Of course. Layers in MV-HEVC are part of the bitstream (of a single track), I can't think a way you can encode first layer in hardware and then add another in software.

benwaggoner
12th February 2024, 20:41
Now the real question is what encoder does Disney use for the 4K 3D movies:
https://press.disneyplus.com/news/disney-plus-on-apple-vision-pro-ushers-in-a-new-era-of-storytelling-innovation-and-immersive-entertainment
I don't think it was Apple's one because hardware encoders aren't very good at quality/bitrate ratio...
Ateme has the only released commercial MV-HEVC encoder I am aware of. The Apple one seems fine for hobbyist use, but I don't know that's it's functional to create a full, high quality adaptive bitrate ladder.

Of course. Layers in MV-HEVC are part of the bitstream (of a single track), I can't think a way you can encode first layer in hardware and then add another in software.
Hmm. This is probably feasible. The second layer is a lot like b-frame encoding. And you could reuse motion search and other features of the HW encoder as hints to the enhancement layer encoding.

It'd be a lot of code and a lot slower than a full HW implementation, and I don't know if it would be worth it. But it is certainly possible.

rwill
16th February 2024, 06:29
Well if one does not need inter layer prediction it is pretty easy to merge two HEVC streams into one MV-HEVC stream...

Doing inter layer is pretty easy too if one can modify the reference picture list setup of layer > 0.

I wonder why there is no patch for x265 yet.

benwaggoner
16th February 2024, 22:19
Well if one does not need inter layer prediction it is pretty easy to merge two HEVC streams into one MV-HEVC stream...

Doing inter layer is pretty easy too if one can modify the reference picture list setup of layer > 0
And interlayer is pretty important! That gives ~20% instead of 100% added bitrate for stereo 3D.

I wonder why there is no patch for x265 yet.
Why? It's work that engineers would have to do instead of doing something else.

Among other things, x265 would need a way to input multiple synchronized sources to encode from. Getting interlayer working, including rate control. Getting all the signaling working and tested. The R&D is much more D than R, but it's still work for multiple developers for multiple months.

kagami.h
16th February 2024, 22:36
Ben, could you please look at https://forum.doom9.org/showthread.php?p=1997769#post1997769
I made a post here, but then it disappeared for some reason.

rwill
17th February 2024, 09:45
And interlayer is pretty important! That gives ~20% instead of 100% added bitrate for stereo 3D.

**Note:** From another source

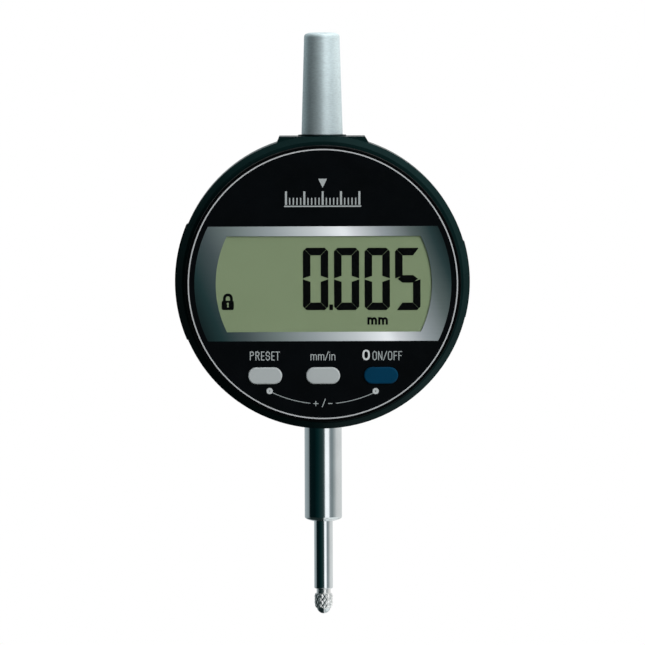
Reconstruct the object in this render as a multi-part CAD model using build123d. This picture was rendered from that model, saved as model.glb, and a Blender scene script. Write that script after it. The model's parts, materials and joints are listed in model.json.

Well from my tests the second layer is more like 40%-70% of the first layer, depending on how clean the content is or if there is grain etc. For real 3D Cinema content anyway. Sure one can make the second view a little worse quality but this was not accepted here.


Why? It's work that engineers would have to do instead of doing something else.

Among other things, x265 would need a way to input multiple synchronized sources to encode from. Getting interlayer working, including rate control. Getting all the signaling working and tested. The R&D is much more D than R, but it's still work for multiple developers for multiple months.

Strange, I know of one HEVC production encoder that got extended to MV-HEVC where it took a single engineer around 2 weeks, including changing certain parts of the reference decoder for testing.

kagami.h
17th February 2024, 12:04
Well from my tests the second layer is more like 40%-70% of the first layer, depending on how clean the content is or if there is grain etc. For real 3D Cinema content anyway. Sure one can make the second view a little worse quality but this was not accepted here.

Right, they report 32% savings for MV-HEVC versus simulcast in the paper (http://ieeexplore.ieee.org/xpl/articleDetails.jsp?arnumber=7258339).

MSwanson
26th March 2024, 05:50
Thought I'd weigh-in on some of this. For context, I've written a bit about what Apple is doing with MV-HEVC here: https://blog.mikeswanson.com/post/744337392062873601/spatial-video

Also, the Apple streams I've looked at show ~50% savings for the second layer. Interestingly, this doesn't appear to be the same encoder as what is currently provided in AVFoundation. Or at least it's a much more customized/future version. As far as I can tell, AVFoundation (Mac, iPhone, and Vision Pro) is encoding two separate HEVC streams and stitching them together with no inherent savings or inter-layer prediction. The AVFoundation encoder also doesn't seem to support multi-pass encoding or rate control beyond simple bitrate averages. I'm hoping that all of this improves with an upcoming release or perhaps at WWDC24.

benwaggoner
27th March 2024, 23:58
Thought I'd weigh-in on some of this. For context, I've written a bit about what Apple is doing with MV-HEVC here: https://blog.mikeswanson.com/post/744337392062873601/spatial-video

Also, the Apple streams I've looked at show ~50% savings for the second layer. Interestingly, this doesn't appear to be the same encoder as what is currently provided in AVFoundation. Or at least it's a much more customized/future version. As far as I can tell, AVFoundation (Mac, iPhone, and Vision Pro) is encoding two separate HEVC streams and stitching them together with no inherent savings or inter-layer prediction. The AVFoundation encoder also doesn't seem to support multi-pass encoding or rate control beyond simple bitrate averages. I'm hoping that all of this improves with an upcoming release or perhaps at WWDC24.
Yeah, the 32% efficiency improvement always seemed much lower than what should be achievable with a perceptually optimized encode; most times the eyes look pretty similar, with big regions often identical.

I'm pleased but unsurprised Apple has done better.